Enter the Algorithms

Today, AI drafts our copy, sizes our images, even predicts our audience segments before we’ve finished our coffee. I love it. I use it daily. It accelerates creativity.

But AI will never lean over and whisper, “I think the client’s nervous—maybe reassure them we’ve got their back.” It won’t smirk at an inside joke or sense when silence in a room means an idea is about to be born. Algorithms can mimic voice and sentiment, yet they can’t experience the collective goosebumps of a pitch landing perfectly.

The Water‑Fountain Warranty

The water‑fountain chat was never about hydration; it was warranty for our humanity.
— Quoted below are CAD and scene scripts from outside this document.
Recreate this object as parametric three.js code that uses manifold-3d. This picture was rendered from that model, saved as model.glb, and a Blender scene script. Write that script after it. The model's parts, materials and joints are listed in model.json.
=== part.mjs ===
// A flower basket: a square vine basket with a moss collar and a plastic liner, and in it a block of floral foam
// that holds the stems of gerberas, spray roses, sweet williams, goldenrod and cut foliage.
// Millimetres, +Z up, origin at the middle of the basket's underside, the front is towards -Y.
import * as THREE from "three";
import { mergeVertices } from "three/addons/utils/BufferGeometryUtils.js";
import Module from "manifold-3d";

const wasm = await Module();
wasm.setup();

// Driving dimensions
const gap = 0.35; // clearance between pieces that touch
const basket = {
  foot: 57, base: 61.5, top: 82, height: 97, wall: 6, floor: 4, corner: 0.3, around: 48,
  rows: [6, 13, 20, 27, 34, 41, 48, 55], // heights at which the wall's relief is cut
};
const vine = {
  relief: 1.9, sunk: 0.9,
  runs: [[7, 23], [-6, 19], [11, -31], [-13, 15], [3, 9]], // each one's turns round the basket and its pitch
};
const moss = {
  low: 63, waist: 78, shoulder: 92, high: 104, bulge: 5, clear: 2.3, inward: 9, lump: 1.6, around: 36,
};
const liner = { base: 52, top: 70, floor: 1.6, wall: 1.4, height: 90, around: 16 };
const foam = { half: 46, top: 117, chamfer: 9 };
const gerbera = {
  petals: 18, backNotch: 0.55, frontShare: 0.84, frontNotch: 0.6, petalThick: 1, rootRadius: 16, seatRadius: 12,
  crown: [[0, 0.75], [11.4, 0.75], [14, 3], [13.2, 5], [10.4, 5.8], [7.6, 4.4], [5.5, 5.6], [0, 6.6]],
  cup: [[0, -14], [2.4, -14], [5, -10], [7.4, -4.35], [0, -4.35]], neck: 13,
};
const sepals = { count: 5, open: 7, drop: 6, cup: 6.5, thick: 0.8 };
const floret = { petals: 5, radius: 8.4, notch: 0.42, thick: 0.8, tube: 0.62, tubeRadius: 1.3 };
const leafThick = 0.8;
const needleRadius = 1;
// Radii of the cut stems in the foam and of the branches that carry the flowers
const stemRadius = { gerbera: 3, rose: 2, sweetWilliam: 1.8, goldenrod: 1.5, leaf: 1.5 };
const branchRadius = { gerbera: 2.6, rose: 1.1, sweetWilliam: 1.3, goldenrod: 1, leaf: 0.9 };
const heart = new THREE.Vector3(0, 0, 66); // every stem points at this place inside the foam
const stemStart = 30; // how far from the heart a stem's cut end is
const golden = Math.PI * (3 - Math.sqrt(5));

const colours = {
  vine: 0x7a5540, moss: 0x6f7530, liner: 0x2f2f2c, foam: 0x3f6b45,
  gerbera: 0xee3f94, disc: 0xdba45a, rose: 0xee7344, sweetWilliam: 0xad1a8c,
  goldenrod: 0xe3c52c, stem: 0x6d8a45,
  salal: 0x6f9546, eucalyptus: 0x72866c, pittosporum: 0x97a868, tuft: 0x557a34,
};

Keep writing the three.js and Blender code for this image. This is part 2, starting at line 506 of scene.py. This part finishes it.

When we gathered there, we rebooted empathy: How are the kids? Did your dog survive the fireworks? Those trivial exchanges flourished our collaboration far better than any enterprise chat app.

A Hybrid Conclusion

So here’s my dilemma. I treasure the focus and flexibility that working from home grants me. But I also know that something precious is heading into relic status: the unplanned proximity of thinking, laughing, problem‑solving humans.

Perhaps the answer isn’t a binary switch but a conscious rhythm: log in from home when deep work calls; gather in the office when we need sparks to fly. Let AI handle the repetitive heavy lifting, so that when our cars once again occupy those parking spaces we’re arriving not out of obligation but for the irreplaceable JOY of being together.

Some relics deserve a museum. The office, fully alive with human chatter, deserves people bringing it ALIVE.